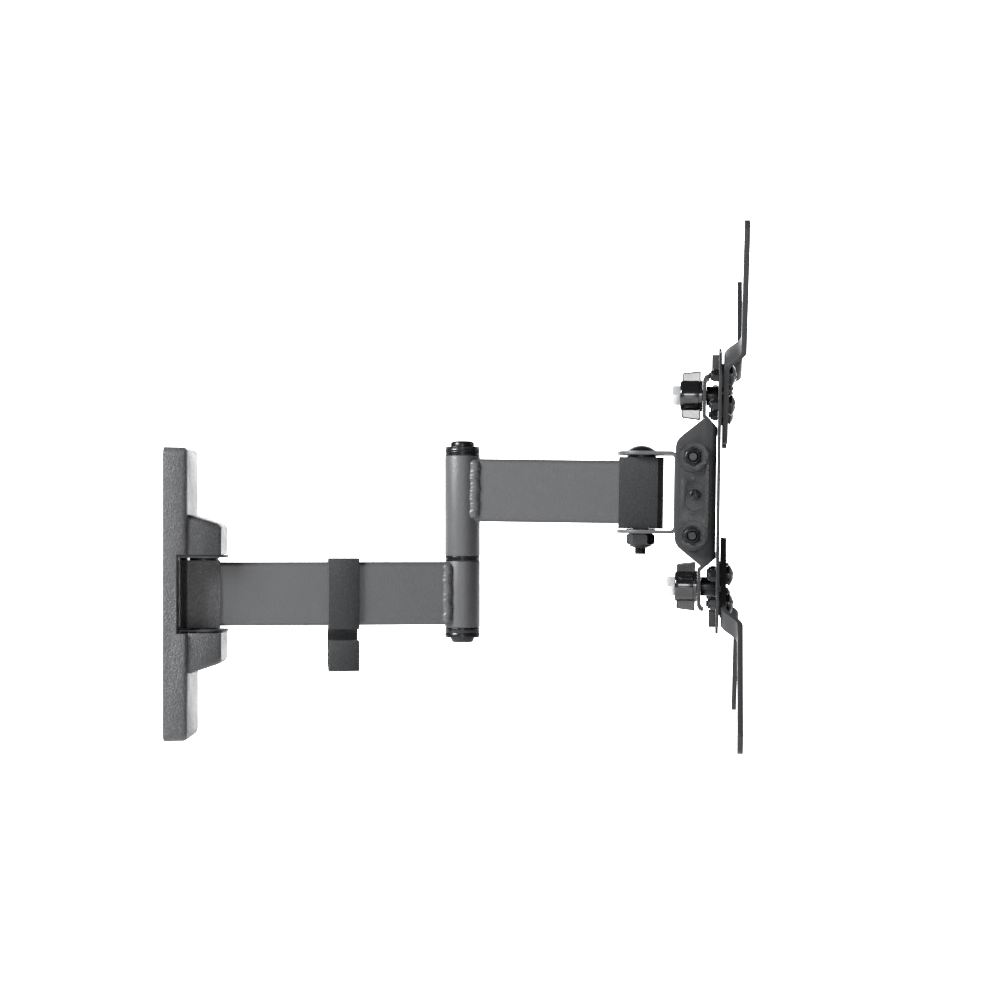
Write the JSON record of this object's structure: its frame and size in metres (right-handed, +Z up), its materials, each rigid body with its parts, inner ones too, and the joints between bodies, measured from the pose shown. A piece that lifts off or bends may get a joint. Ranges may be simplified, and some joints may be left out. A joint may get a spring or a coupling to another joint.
{
  "type": "full motion tv wall mount",
  "caption": "Double-arm swivelling and tilting wall mount for a flat screen, with a covered wall plate, folding elbow, cable clip and bolted extension arms.",
  "frame": {"origin": "centre of the wall plate's back face, on the wall's surface", "axes": "+X out of the wall into the room, +Z up, +Y to the left as seen from the room"},
  "size_m": [0.5337, 0.4201, 0.4286],
  "materials": {
    "powder_coat": "satin powder coat over steel",
    "textured_plastic": "fine-grained matt plastic",
    "moulded_plastic": "semi-gloss moulded plastic",
    "knob_plastic": "glossy black plastic",
    "black_steel": "blackened steel",
    "zinc_steel": "bright zinc plate"
  },
  "bodies": {
    "wall": {"wall_plate": "powder_coat", "pivot_bracket": "powder_coat", "wall_cover": "textured_plastic", "pivot_cover_upper": "textured_plastic", "pivot_cover_lower": "textured_plastic", "wall_pivot_bolt": "zinc_steel", "wall_pivot_nut": "zinc_steel", "wall_pivot_washers": "moulded_plastic"},
    "lower_arm": {"lower_arm_tube": "powder_coat", "lower_arm_bush": "black_steel", "lower_arm_sleeve": "textured_plastic", "elbow_lower_tube": "powder_coat", "elbow_lower_bushes": "moulded_plastic", "elbow_pin": "black_steel", "elbow_pin_cap": "black_steel", "elbow_bottom_ring": "black_steel", "elbow_thrust_washer": "black_steel"},
    "cable_clip": {"cable_clip": "textured_plastic"},
    "upper_arm": {"upper_arm_tube": "powder_coat", "upper_arm_bush": "black_steel", "upper_arm_sleeve": "textured_plastic", "elbow_upper_tube": "powder_coat", "elbow_upper_bushes": "moulded_plastic"},
    "yoke": {"yoke": "powder_coat", "yoke_bolt": "black_steel", "yoke_nut": "black_steel", "yoke_washers": "moulded_plastic"},
    "tilt_head": {"tilt_bracket": "powder_coat", "friction_plate_near": "moulded_plastic", "friction_plate_far": "moulded_plastic", "tilt_bolts": "black_steel", "tilt_nuts": "black_steel", "tilt_washers": "moulded_plastic", "tilt_axis_screws": "zinc_steel", "tilt_axis_nuts": "zinc_steel"},
    "television_plate": {"vesa_plate": "powder_coat", "plate_lips": "powder_coat", "vesa_arm_upper_near": "powder_coat", "vesa_arm_upper_far": "powder_coat", "vesa_arm_lower_near": "powder_coat", "vesa_arm_lower_far": "powder_coat", "arm_screws": "black_steel", "arm_washers": "black_steel", "arm_nuts": "black_steel", "knob_spacers": "black_steel"},
    "knob_upper": {"knob_upper_grip": "knob_plastic", "knob_upper_bolt": "zinc_steel"},
    "knob_lower": {"knob_lower_grip": "knob_plastic", "knob_lower_bolt": "zinc_steel"}
  },
  "joints": [
    {"name": "wall_swivel", "type": "hinge", "parent": "wall", "child": "lower_arm", "pos_m": [0.031, 0, -0.0007], "axis": [0, 0, 1], "range_deg": [-97, 83]},
    {"name": "elbow_swivel", "type": "hinge", "parent": "lower_arm", "child": "upper_arm", "pos_m": [0.25879, 0.02797, -0.0007], "axis": [0, 0, -1], "range_deg": [-145, 125]},
    {"name": "clip_slide", "type": "slide", "parent": "lower_arm", "child": "cable_clip", "axis": [0.9925, 0.1219, 0], "range_m": [-0.065, 0.055]},
    {"name": "head_swivel", "type": "hinge", "parent": "upper_arm", "child": "yoke", "pos_m": [0.41825, 0.01961, 0.08917], "axis": [0.0139, -0.0007, 0.9999], "range_deg": [-90, 90]},
    {"name": "screen_tilt", "type": "hinge", "parent": "yoke", "child": "tilt_head", "pos_m": [0.46612, 0.01424, 0.0865], "axis": [0.1115, 0.9938, -0.0008], "range_deg": [-5, 12]},
    {"name": "level_roll", "type": "hinge", "parent": "tilt_head", "child": "television_plate", "pos_m": [0.48511, 0.01211, 0.09013], "axis": [0.9937, -0.1115, -0.0139], "range_deg": [-3, 3]},
    {"name": "knob_upper_turn", "type": "hinge", "parent": "television_plate", "child": "knob_upper", "pos_m": [0.46418, 0.01453, 0.17514], "axis": [0.9937, -0.1115, -0.0139], "range_deg": [0, 540]},
    {"name": "knob_lower_turn", "type": "hinge", "parent": "television_plate", "child": "knob_lower", "pos_m": [0.46182, 0.01466, 0.00575], "axis": [0.9937, -0.1115, -0.0139], "range_deg": [0, 540]}
  ]
}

TASK DETAILS: Give the listing again, word for word.

EXERCISE RESPONSE:
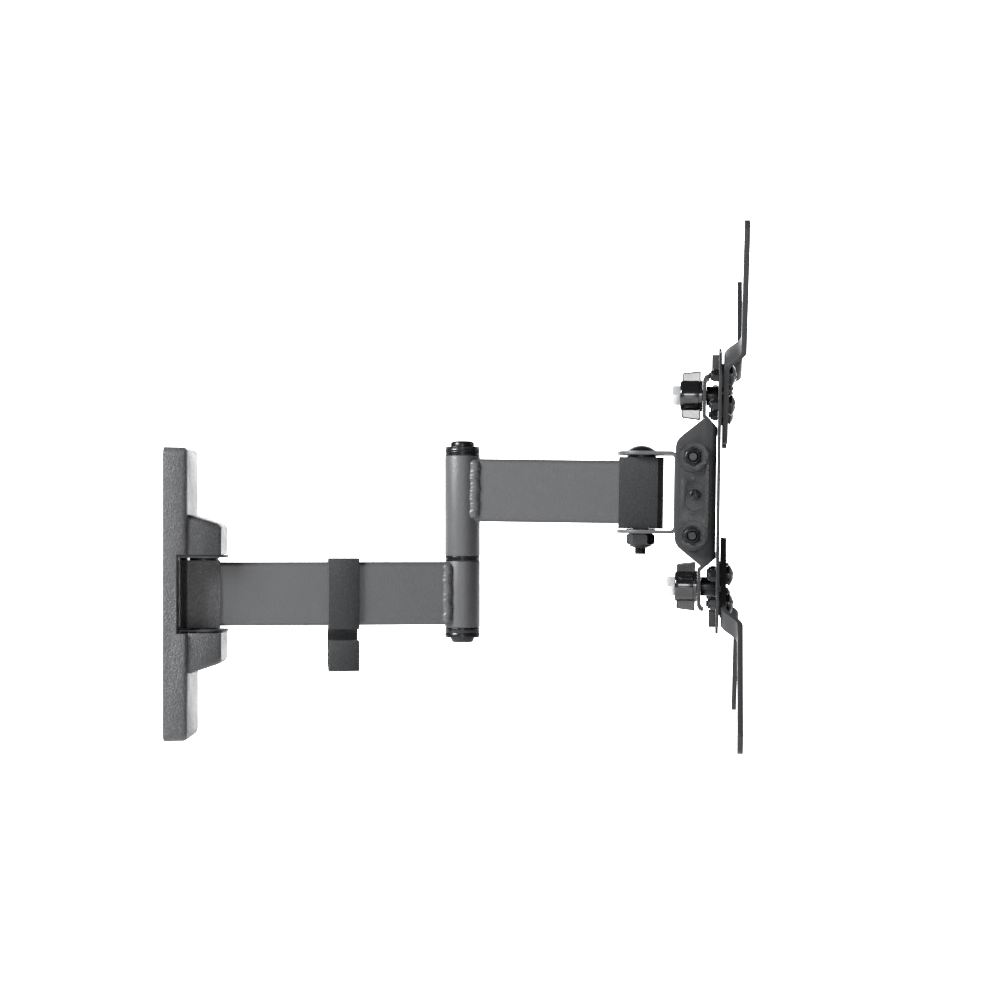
Write the JSON record of this object's structure: its frame and size in metres (right-handed, +Z up), its materials, each rigid body with its parts, inner ones too, and the joints between bodies, measured from the pose shown. A piece that lifts off or bends may get a joint. Ranges may be simplified, and some joints may be left out. A joint may get a spring or a coupling to another joint.
{
  "type": "full motion tv wall mount",
  "caption": "Double-arm swivelling and tilting wall mount for a flat screen, with a covered wall plate, folding elbow, cable clip and bolted extension arms.",
  "frame": {"origin": "centre of the wall plate's back face, on the wall's surface", "axes": "+X out of the wall into the room, +Z up, +Y to the left as seen from the room"},
  "size_m": [0.5337, 0.4201, 0.4286],
  "materials": {
    "powder_coat": "satin powder coat over steel",
    "textured_plastic": "fine-grained matt plastic",
    "moulded_plastic": "semi-gloss moulded plastic",
    "knob_plastic": "glossy black plastic",
    "black_steel": "blackened steel",
    "zinc_steel": "bright zinc plate"
  },
  "bodies": {
    "wall": {"wall_plate": "powder_coat", "pivot_bracket": "powder_coat", "wall_cover": "textured_plastic", "pivot_cover_upper": "textured_plastic", "pivot_cover_lower": "textured_plastic", "wall_pivot_bolt": "zinc_steel", "wall_pivot_nut": "zinc_steel", "wall_pivot_washers": "moulded_plastic"},
    "lower_arm": {"lower_arm_tube": "powder_coat", "lower_arm_bush": "black_steel", "lower_arm_sleeve": "textured_plastic", "elbow_lower_tube": "powder_coat", "elbow_lower_bushes": "moulded_plastic", "elbow_pin": "black_steel", "elbow_pin_cap": "black_steel", "elbow_bottom_ring": "black_steel", "elbow_thrust_washer": "black_steel"},
    "cable_clip": {"cable_clip": "textured_plastic"},
    "upper_arm": {"upper_arm_tube": "powder_coat", "upper_arm_bush": "black_steel", "upper_arm_sleeve": "textured_plastic", "elbow_upper_tube": "powder_coat", "elbow_upper_bushes": "moulded_plastic"},
    "yoke": {"yoke": "powder_coat", "yoke_bolt": "black_steel", "yoke_nut": "black_steel", "yoke_washers": "moulded_plastic"},
    "tilt_head": {"tilt_bracket": "powder_coat", "friction_plate_near": "moulded_plastic", "friction_plate_far": "moulded_plastic", "tilt_bolts": "black_steel", "tilt_nuts": "black_steel", "tilt_washers": "moulded_plastic", "tilt_axis_screws": "zinc_steel", "tilt_axis_nuts": "zinc_steel"},
    "television_plate": {"vesa_plate": "powder_coat", "plate_lips": "powder_coat", "vesa_arm_upper_near": "powder_coat", "vesa_arm_upper_far": "powder_coat", "vesa_arm_lower_near": "powder_coat", "vesa_arm_lower_far": "powder_coat", "arm_screws": "black_steel", "arm_washers": "black_steel", "arm_nuts": "black_steel", "knob_spacers": "black_steel"},
    "knob_upper": {"knob_upper_grip": "knob_plastic", "knob_upper_bolt": "zinc_steel"},
    "knob_lower": {"knob_lower_grip": "knob_plastic", "knob_lower_bolt": "zinc_steel"}
  },
  "joints": [
    {"name": "wall_swivel", "type": "hinge", "parent": "wall", "child": "lower_arm", "pos_m": [0.031, 0, -0.0007], "axis": [0, 0, 1], "range_deg": [-97, 83]},
    {"name": "elbow_swivel", "type": "hinge", "parent": "lower_arm", "child": "upper_arm", "pos_m": [0.25879, 0.02797, -0.0007], "axis": [0, 0, -1], "range_deg": [-145, 125]},
    {"name": "clip_slide", "type": "slide", "parent": "lower_arm", "child": "cable_clip", "axis": [0.9925, 0.1219, 0], "range_m": [-0.065, 0.055]},
    {"name": "head_swivel", "type": "hinge", "parent": "upper_arm", "child": "yoke", "pos_m": [0.41825, 0.01961, 0.08917], "axis": [0.0139, -0.0007, 0.9999], "range_deg": [-90, 90]},
    {"name": "screen_tilt", "type": "hinge", "parent": "yoke", "child": "tilt_head", "pos_m": [0.46612, 0.01424, 0.0865], "axis": [0.1115, 0.9938, -0.0008], "range_deg": [-5, 12]},
    {"name": "level_roll", "type": "hinge", "parent": "tilt_head", "child": "television_plate", "pos_m": [0.48511, 0.01211, 0.09013], "axis": [0.9937, -0.1115, -0.0139], "range_deg": [-3, 3]},
    {"name": "knob_upper_turn", "type": "hinge", "parent": "television_plate", "child": "knob_upper", "pos_m": [0.46418, 0.01453, 0.17514], "axis": [0.9937, -0.1115, -0.0139], "range_deg": [0, 540]},
    {"name": "knob_lower_turn", "type": "hinge", "parent": "television_plate", "child": "knob_lower", "pos_m": [0.46182, 0.01466, 0.00575], "axis": [0.9937, -0.1115, -0.0139], "range_deg": [0, 540]}
  ]
}